It’s time to plan updating your NVIDIA Enterprise GPUs. NVIDIA vGPU Software 14 is now GA since February 2022.

NVIDIA vGPU software includes vWSvCS, vPC, and vApps.

If you got any of following NVIDIA GPU’s: A100, A40, A30, A16, A10, A2, RTX A6000, RTX A5000, RTX8000, RTX6000, V100, T4, P100, P40, P6, P4, M60, M10, M6  If you are interested in a quick overview of which NVIDIA enterprise GPU is supporting which hypervisor, Guest os and remoting technology, I highly recommend you check out this link from NVIDIA that provides the NVIDIA vGPU software product support matrix. NVIDIA vGPU software 14 is supported until February 2023. NVIDIA vGPU software 14 is a Product Branch Support. I this article, I am also covering which Public Cloud instance is available with NVIDIA GPUs and which license is BYO or provided by the public cloud provider such as Azure, AWS, GCP, Alibaba. For a list of validated server platforms, refer to NVIDIA vGPU Certified Servers. Important note for EUC (Citrix/VMware customers):
  • NVIDIA vGPU 14.0 is supported with VMware Horizon 2111 (8.4), 2106 (8.3), 2013 (8.2), 2012 (8.1), 2006 (8.0), 7.13, 7.12, 7.11, 7.10, 7.9, 7.8, 7.7, 7.6, 7.5, 7.4, 7.3, 7.2, 7.1, 7.0
  • NVIDIA vGPU 14.0 is only supported with Citrix Virtual Apps & Desktops (LTSR) 7 1912, 7.15 (CR)  7 2112, 7 2109, 7 2106, 7 2103, 7 2012, 7 2009, 7 2003, 7 1909, 7 1906, 7 1903
This release includes the following software:
  • NVIDIA vGPU Manager version 510.47.03 for following hypervisors. (Citrix Hypervisor, VMware vSphere, RHEL KVM)
  • NVIDIA Windows driver version 511.65
  • NVIDIA Linux driver version 510.47.03

New Features in Release 14.0

  • Support for GPUDirect® technology on all C-series vGPUs on GPUs that support SR-IOV
  • Support for a mixture of time-sliced vGPUs of the same frame buffer size on the same GPU
  • Support for Tesla Compute Cluster (TCC) mode for Q-series vGPUs on Windows guest VMs
  • Support for GPU System Processor (GSP) in GPU pass through and bare-metal configurations on Linux with vCS
    Note: If you are using a product other than vCS, you must disable GSP as explained in Virtual GPU Software User Guide.
  • Enhanced NVIDIA CUDA Toolkit support:
    • NVIDIA CUDA Toolkit profilers can be enabled when unified memory is enabled.
    • Nsight Systems GPU context switch trace is supported.
  • Enhancements to the NVIDIA Management Library (NVML) to determine whether a vGPU type supports GPUDirect technology and peer-to-peer CUDA transfers over NVLink
  • Addition of RPM and Debian packages for the NVIDIA vGPU software graphics drivers for Linux
  • Security updates – see Security Bulletin: NVIDIA GPU Display Driver – February 2022, which is posted shortly after the release date of this software and is listed on the NVIDIA Product Security pages
  • Miscellaneous bug fixes

Hardware and Software Support Introduced in Release 14.0

  • Support for the following GPUs:
    • NVIDIA A2
    • NVIDIA A30X
    • NVIDIA A100X
  • Support for Red Hat Enterprise Linux with KVM hypervisor 8.5
  • Support for Red Hat Enterprise Linux 8.5 as a guest OS
  • Support for Debian 10 as a guest OS
  • Support for Citrix Virtual Apps and Desktops version 7 2112
  • Support for VMware Horizon 2111 (8.4)

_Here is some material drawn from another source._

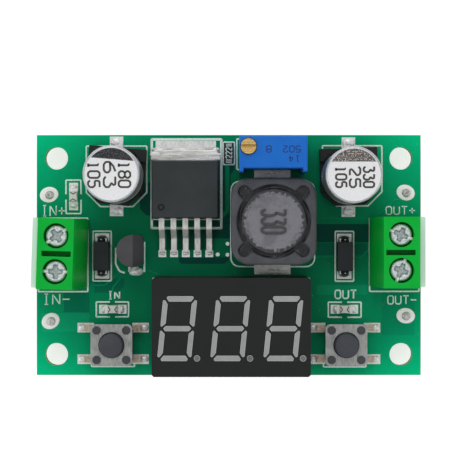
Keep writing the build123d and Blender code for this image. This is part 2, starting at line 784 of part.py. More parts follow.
# Tact switches: a base with a round cavity, legs, a snap dome, a flanged button and a riveted cover
cover_bottom = switch_base_height
cover_top = cover_bottom + switch_cover_thickness
rivet_spread = 2 * switch_rivet_offset
leg_path = [
    (switch_side / 2 - switch_base_inset, switch_leg_height),
    (switch_side / 2 + switch_leg_reach - switch_leg_foot, switch_leg_height),
    (switch_side / 2 + switch_leg_reach - switch_leg_foot, 0),
    (switch_side / 2 + switch_leg_reach, 0),
]
flange_top = cover_bottom - button_top_gap
flange_bottom = flange_top - button_flange_thickness
dome_height = switch_travel + dome_pressed_height
cavity_floor = flange_bottom - dome_gap - dome_height
inner_dome = dome_height - dome_thickness
dome_slope_run = (dome_diameter - dome_crown_diameter) / 2
dome_wall_run = dome_thickness * hypot(dome_slope_run, dome_height) / dome_height
for side, place in switch_places.items():
    switch_seat = seat(place)
    centre_line = Axis(switch_seat.origin, (0, 0, 1))
    with BuildPart() as legs:
        for turn in (0, 180):
            for v in (-switch_leg_spacing / 2, switch_leg_spacing / 2):
                leg_section = section_along_x(seat(place, turn), v)
                bent_strip(leg_section, leg_path, 0, switch_leg_thickness, switch_leg_width)
    with BuildPart() as base:
        with BuildSketch(switch_seat):
            block = switch_side - 2 * switch_base_inset
            outline = Rectangle(block, block)
            chamfer(outline.vertices(), switch_base_corner)
        extrude(amount=switch_base_height)
        with BuildSketch(switch_seat.offset(cavity_floor)):
            Circle(switch_cavity_diameter / 2)
        extrude(amount=switch_base_height - cavity_floor, mode=Mode.SUBTRACT)
        with BuildSketch(switch_seat.offset(cover_bottom)):
            with GridLocations(rivet_spread, rivet_spread, 2, 2):
                Rectangle(switch_rivet_stem, switch_rivet_stem)
        extrude(amount=switch_cover_thickness)
        with BuildSketch(switch_seat.offset(cover_top)):
            with GridLocations(rivet_spread, rivet_spread, 2, 2):
                small_round(switch_rivet_diameter)
        extrude(amount=switch_rivet_height)
    with BuildPart() as cover:
        with BuildSketch(switch_seat.offset(cover_bottom)):
            RectangleRounded(switch_side, switch_side, switch_corner)
            Circle(switch_cover_hole / 2, mode=Mode.SUBTRACT)
            with GridLocations(rivet_spread, rivet_spread, 2, 2):
                stem_hole = switch_rivet_stem + 2 * switch_rivet_gap
                Rectangle(stem_hole, stem_hole, mode=Mode.SUBTRACT)
        extrude(amount=switch_cover_thickness)
    with BuildPart() as button:
        with BuildSketch(section_along_x(switch_seat)):
            with BuildLine():
                Polyline(
                    (0, flange_bottom),
                    (button_flange_diameter / 2, flange_bottom),
                    (button_flange_diameter / 2, flange_top),
                    (button_diameter / 2, flange_top),
                    (button_diameter / 2, button_height - button_edge),
                    (button_diameter / 2 - button_edge, button_height),
                    (0, button_height),
                    close=True,
                )
            make_face()
        revolve(axis=centre_line)
    with BuildPart() as dome:
        with BuildSketch(section_along_x(switch_seat.offset(cavity_floor))):
            with BuildLine():
                Polyline(
                    (0, dome_height),
                    (dome_crown_diameter / 2, dome_height),
                    (dome_diameter / 2, 0),
                    (dome_diameter / 2 - dome_wall_run, 0),
                    (dome_diameter / 2 - dome_wall_run - dome_slope_run * inner_dome / dome_height, inner_dome),
                    (0, inner_dome),
                    close=True,
                )
            make_face()
        revolve(axis=centre_line)
    write(base, f"{side}_switch_base")
    write(legs, f"{side}_switch_legs")
    write(cover, f"{side}_switch_cover")
    write(button, f"{side}_switch_button")
    write(dome, f"{side}_switch_dome")


# Display: a hollow housing with slanted segment pockets, their light-coloured fill, back and pins
def slanted(x, y):
    """Point of an upright digit after the digit is slanted."""
    return (x + y * tan(radians(digit_slant)), y)


def segment_outlines():
    """Corners of a digit's seven segments about the digit's centre, before it is slanted."""
    half = segment_width / 2
    flat = segment_half_length
    reach = digit_half_height - segment_gap * 0.3
    shapes = [[(-flat, 0), (-flat + half, half), (flat - half, half), (flat, 0), (flat - half, -half),
               (-flat + half, -half)]]
    for up in (-1, 1):
        bar = up * digit_half_height
        tip = up * (digit_half_height + half)
        foot = up * (digit_half_height - half)
        shapes.append([(-flat, tip), (flat, tip), (flat - segment_width, foot), (segment_width - flat, foot)])
        for out in (-1, 1):
            outer = out * (digit_half_width + half)
            inner = out * (digit_half_width - half)
            shapes.append([
                (outer, up * (segment_gap + half * 0.3)),
                (outer, bar - up * segment_gap * 0.3),
                (inner, up * (reach - segment_width)),
                (inner, up * (segment_gap + half * 0.9)),
                (out * digit_half_width, up * segment_gap),
            ])
    return shapes


display_top = display_seat.offset(display_height)
digit_places = [
    (digit_offset[0] + (i - (digit_count - 1) / 2) * digit_pitch, digit_offset[1])
    for i in range(digit_count)
]
with BuildPart() as display_segments:
    with BuildSketch(display_top):
        with Locations(*digit_places):
            for shape in segment_outlines():
                Polygon(*[slanted(x, y) for x, y in shape], align=None)
            with Locations(point_offset):
                small_round(point_diameter)
    extrude(amount=-segment_depth)
with BuildPart() as display_pins:
    for spot in display_pin_spots:
        pin_top = board_top + display_fill_recess + display_pin_embed
        square_pin(spot, display_pin_size, pin_tip, pin_top - pin_tip)
with BuildPart() as display:
    with BuildSketch(display_seat):
        outline = Rectangle(display_length, display_width)
        chamfer(outline.vertices(), display_corner)
    extrude(amount=display_height)
    with BuildSketch(display_seat):
        Rectangle(display_length - 2 * display_wall, display_width - 2 * display_wall)
    extrude(amount=display_height - display_face, mode=Mode.SUBTRACT)
    add(display_segments.part, mode=Mode.SUBTRACT)
with BuildPart() as display_back:
    with BuildSketch(display_seat.offset(display_fill_recess)):
        Rectangle(display_length - 2 * display_wall, display_width - 2 * display_wall)
    extrude(amount=display_fill_depth)
    add(display_pins.part, mode=Mode.SUBTRACT)
write(display, "display_housing")
write(display_segments, "display_segments")
write(display_back, "display_back")
write(display_pins, "display_pins")

# Screw terminals: a moulded housing whose chambers hold rising clamp cages under captive screws
housing_outline = [
    (-terminal_inner, 0),
    (terminal_outer, 0),
    (terminal_outer, terminal_lip_height),
    (terminal_front, terminal_lip_height),
    (terminal_top_outer, terminal_height),
    (-terminal_top_inner, terminal_height),
    (-terminal_inner, terminal_skirt_height),
]
cage_bottom = cage_floor_gap
cage_inner_bottom = cage_bottom + cage_wall
cage_inner_top = cage_bottom + cage_height - cage_top
contact_top = cage_inner_top - contact_gap
contact_bottom = contact_top - contact_thickness
screw_foot = contact_top + clamp_screw_tip_gap
screw_seat = well_floor + clamp_screw_rest_gap
terminal_contacts = []
for side, (place, turn) in terminal_places.items():
    block = terminal_seats[side]
    facing = round(cos(radians(turn)))
    lane_places = {"lower": -facing * terminal_pitch / 2, "upper": facing * terminal_pitch / 2}
    with BuildPart() as housing:
        with BuildSketch(section_along_x(block)):
            with BuildLine():
                Polyline(*housing_outline, close=True)
            make_face()
        extrude(amount=terminal_length / 2, both=True)
        with BuildSketch(block.offset(terminal_height)):
            with Locations((terminal_slot_shift, 0)):
                Rectangle(*terminal_slot)
        extrude(amount=-terminal_slot_depth, mode=Mode.SUBTRACT)
        with BuildSketch(block):
            with GridLocations(0, terminal_pitch, 1, 2):
                with Locations(((chamber_outer - chamber_inner) / 2, 0)):
                    Rectangle(chamber_inner + chamber_outer, chamber_width)
        extrude(amount=cage_bottom + cage_height + cage_travel + cage_roof_gap, mode=Mode.SUBTRACT)
        with BuildSketch(block):
            with GridLocations(0, terminal_pitch, 1, 2):
                Circle(neck_diameter / 2)
        extrude(amount=terminal_height, mode=Mode.SUBTRACT)
        with BuildSketch(block.offset(well_floor)):
            with GridLocations(0, terminal_pitch, 1, 2):
                Circle(well_diameter / 2)
        extrude(amount=terminal_height - well_floor, mode=Mode.SUBTRACT)
        entry_height = contact_bottom - entry_bottom
        entry_plane = Plane(
            block.from_local_coords((terminal_outer, 0, entry_bottom + entry_height / 2)),
            x_dir=block.y_dir,
            z_dir=block.x_dir,
        )
        with BuildSketch(entry_plane):
            with GridLocations(terminal_pitch, 0, 2, 1):
                Rectangle(entry_width, entry_height)
        extrude(amount=chamber_outer - terminal_outer, mode=Mode.SUBTRACT)
    write(housing, f"{side}_terminal_housing")
    with BuildPart() as contacts:
        for v in lane_places.values():
            bar = section_along_x(block, v)
            with BuildSketch(bar):
                with BuildLine():
                    leg_inner = -contact_leg_place - contact_thickness / 2
                    leg_outer = -contact_leg_place + contact_thickness / 2
                    Polyline(
                        (leg_inner, 0),
                        (leg_inner, contact_top),
                        (contact_outer, contact_top),
                        (contact_outer, contact_bottom),
                        (leg_outer, contact_bottom),
                        (leg_outer, 0),
                        close=True,
                    )
                make_face()
            extrude(amount=contact_width / 2, both=True)
            with BuildSketch(block):
                with Locations((-contact_leg_place, v)):
                    Rectangle(contact_thickness, terminal_pin_width)
            extrude(amount=pin_tip - board_top)
    terminal_contacts.append(write(contacts, f"{side}_terminal_contacts"))
    for lane, v in lane_places.items():
        clamp = seat(on_board(block, 0, v), turn, board_top)
        with BuildPart() as cage:
            with BuildSketch(section_along_y(clamp)):
                with Locations((0, cage_bottom + cage_height / 2)):
                    Rectangle(cage_width, cage_height)
                with Locations((0, (cage_inner_bottom + cage_inner_top) / 2)):
                    window = (cage_width - 2 * cage_wall, cage_inner_top - cage_inner_bottom)
                    Rectangle(*window, mode=Mode.SUBTRACT)
            extrude(amount=cage_depth / 2, both=True)
            with BuildSketch(clamp.offset(cage_inner_top)):
                Circle(clamp_screw_shank_diameter / 2 + cage_hole_gap)
            extrude(amount=cage_top, mode=Mode.SUBTRACT)
        write(cage, f"{side}_{lane}_cage")
        with BuildPart() as screw:
            with BuildSketch(clamp.offset(screw_seat)):
                Circle(clamp_screw_head_diameter / 2)
            extrude(amount=clamp_screw_head_height)
            slot_plane = seat(
                on_board(block, 0, v),
                clamp_screw_turn[side][lane],
                board_top + screw_seat + clamp_screw_head_height,
            )
            with BuildSketch(slot_plane):
                Rectangle(well_diameter, clamp_screw_slot_width)
            extrude(amount=-clamp_screw_slot_depth, mode=Mode.SUBTRACT)
            with BuildSketch(clamp.offset(screw_foot)):
                Circle(clamp_screw_shank_diameter / 2)
            extrude(amount=screw_seat - screw_foot)
        write(screw, f"{side}_{lane}_screw")

# Controller chip under the board: a flat body with draft and two rows of gull-wing leads
controller_seat = hung(controller_at)
controller_lead_height = controller_standoff + controller_height / 2
controller_path = [
    (controller_width / 2, controller_lead_height),
    (controller_width / 2 + controller_lead_reach - controller_lead_foot, controller_lead_height),
    (controller_width / 2 + controller_lead_reach - controller_lead_foot, 0),
    (controller_width / 2 + controller_lead_reach, 0),
]
with BuildPart() as controller_leads:
    for turn in (0, 180):
        for i in range(controller_lead_count):
            shift = (i - (controller_lead_count - 1) / 2) * controller_lead_pitch
            bent_strip(
                section_along_y(hung(controller_at, turn), shift),
                controller_path,
                0,
                controller_lead_thickness,
                controller_lead_width,
            )
with BuildPart() as controller:
    with BuildSketch(controller_seat.offset(controller_standoff)):
        Rectangle(controller_length, controller_width)
    extrude(amount=controller_height)
write(controller, "controller_body")
write(controller_leads, "controller_leads")

# Solder cones round the pins on the underside
with BuildPart() as cones:
    with BuildSketch(Plane.XY.offset(-solder_cone_height)):
        with Locations(*[spot for spot, diameter in pins_through]):
            small_round(2 * solder_cone_radius)
    extrude(amount=solder_cone_height)
    chamfer(cones.edges().group_by(Axis.Z)[0], solder_cone_radius - solder_cone_crown)
    add(display_pins.part, mode=Mode.SUBTRACT)
    add(trimmer_pins.part, mode=Mode.SUBTRACT)
    add(small_leads.part, mode=Mode.SUBTRACT)
    for pair in terminal_contacts:
        add(pair, mode=Mode.SUBTRACT)
write(cones, "underside_solder")
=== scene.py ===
# %% [markdown]
# The object is a small voltage converter: a green circuit board with screw terminals, two can
# capacitors, a regulator on a metal tab, a shielded coil, a blue trimmer, two push buttons and a
# three-digit display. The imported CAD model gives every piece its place. This script gives each
# piece its finish, and adds what is too fine for the solids: printed outlines, copper under the
# mask, solder, rounded edges and figures.

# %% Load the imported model
import json
import math

import bmesh
import bpy
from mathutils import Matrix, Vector


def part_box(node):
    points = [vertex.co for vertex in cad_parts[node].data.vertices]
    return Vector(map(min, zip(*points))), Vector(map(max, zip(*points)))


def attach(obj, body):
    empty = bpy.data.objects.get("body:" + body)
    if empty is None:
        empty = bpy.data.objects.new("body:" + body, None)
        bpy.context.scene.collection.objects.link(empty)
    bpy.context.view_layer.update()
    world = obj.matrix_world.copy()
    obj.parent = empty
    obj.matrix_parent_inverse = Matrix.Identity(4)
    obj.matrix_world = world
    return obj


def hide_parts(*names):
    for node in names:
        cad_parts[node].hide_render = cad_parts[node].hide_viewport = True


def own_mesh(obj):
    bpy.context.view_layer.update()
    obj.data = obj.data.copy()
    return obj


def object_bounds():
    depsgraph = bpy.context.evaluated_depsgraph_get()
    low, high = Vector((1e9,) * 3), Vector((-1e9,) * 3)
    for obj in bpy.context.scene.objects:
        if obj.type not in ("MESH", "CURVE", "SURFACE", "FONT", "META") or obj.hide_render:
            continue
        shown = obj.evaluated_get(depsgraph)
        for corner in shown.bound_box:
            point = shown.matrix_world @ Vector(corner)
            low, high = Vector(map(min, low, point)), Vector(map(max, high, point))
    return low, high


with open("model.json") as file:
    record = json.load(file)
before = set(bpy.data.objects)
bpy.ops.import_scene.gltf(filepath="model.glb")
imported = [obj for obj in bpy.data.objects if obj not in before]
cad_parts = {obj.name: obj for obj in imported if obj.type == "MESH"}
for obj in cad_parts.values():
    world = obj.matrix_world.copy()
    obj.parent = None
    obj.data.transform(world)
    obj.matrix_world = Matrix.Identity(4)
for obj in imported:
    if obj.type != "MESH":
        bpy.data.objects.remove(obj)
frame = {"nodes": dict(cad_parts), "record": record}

scene = bpy.context.scene
cad_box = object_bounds()

# %% [markdown]
# Every length below is written in millimetres, as on a drawing, and turned into metres in one
# place. The heights come from the CAD boxes, so a print or a drop of solder sits on what
# carries it.

# %% Millimetres and heights
MM = 0.001


def extent(node):
    """Lowest and highest corner of a CAD node in millimetres."""
    return [[c / MM for c in corner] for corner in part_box(node)]


def high(node):
    """Top of a CAD node in millimetres."""
    return extent(node)[1][2]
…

Feature Support Withdrawn in Release 14.0

  • Red Hat Enterprise Linux with KVM hypervisor 8.1, 7.8, and 7.7 are no longer supported.
  • Red Hat Enterprise Linux 8.1 is no longer supported as a guest OS.
  • Red Hat Enterprise Linux 7.8 and 7.7 are no longer supported as a guest OS.
  • Windows Server 2012 R2 is no longer supported as a guest OS.

Features Deprecated in Release 14.0

The following table lists features that are deprecated in this release of NVIDIA vGPU software. Although the features remain available in this release, they might be withdrawn in a future release. In preparation for the possible removal of these features, use the preferred alternative listed in the table.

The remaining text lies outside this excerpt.